Good point... as it wasn't initially apparent on how to do this.
Firstly I have changed the webserver to list dummy financial products (as this is what I am stating I am doing in my thesis). So if the URLs look different from my original post, that's why.
So I have a webserver that logs URLs that I want to parse in Logstash, so I can group them in on a per user basis in Kibana.
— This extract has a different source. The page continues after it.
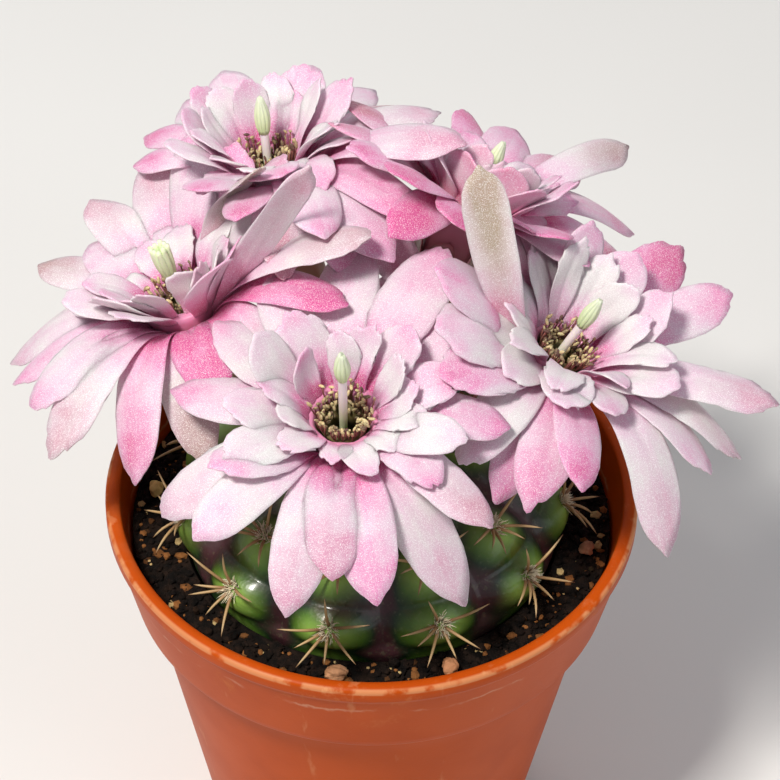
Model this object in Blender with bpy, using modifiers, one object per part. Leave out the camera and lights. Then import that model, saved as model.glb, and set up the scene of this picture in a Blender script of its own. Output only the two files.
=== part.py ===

I also want to get out of a lot of the crap out of the log file (see the last line)
An example log would be:
<IP removed> - - [07/Apr/2016:12:41:38 +0000] "GET /product-category/banking/transaction-account/ HTTP/1.1" 200 6777 http://<IP removed>/product-category/banking/transaction-account/ wp-settings-1=libraryContent%3Dbrowse; wp-settings-time-1=1460008031; wordpress_test_cookie=WP+Cookie+check; wordpress_logged_in_cf8749745210721969771dfabf2df0ea=nathansturgess.pt%7C1460181231%7Czd5rFlzqVwPlbmfKEzJvzVhKeRoNLVfOJPbQNiHAZTs%7858084f4596e3a6863df44a88fbb59Cdc2d2145c62c3c6083519c1cfb8cf47ff2
I want to match on the apache log data, the username in the cookie and on urls that could be in the following format:
/product-category/<category>/ an example would be /product-category/banking/
/product-category/<category>/<subcategory>/ an example would be /product-category/banking/transction-account/
/product/<product>/ example would be /product/everyday-account/
To do this matching I have the following filter snippet from my logstash.conf file:
filter {
grok {
match => { "message" => "\A%{COMMONAPACHELOG}(.*=(?<username>[^%]*)%)" }
}
grok {
match => [ "request", "/product-category\/(?<category>.*?)\/" ]
}
grok {
match => [ "request", "/product-category\/.*?\/(?<subcategory>.*?)\/" ]
}
grok {
match => [ "request", "/product\/(?<product>.*?)\/" ]
}
mutate {
remove_field => ["ident", "auth", "source", "hostname", "name", "host", "beat", "input_type"]
}
}
Here is a screenshot of a couple of lines of Kibana
I then plan to enrich the logs with only the product with the category and subcategory and from lines with the subcategory to enrich the logs with the category. I need to figure out how to do this.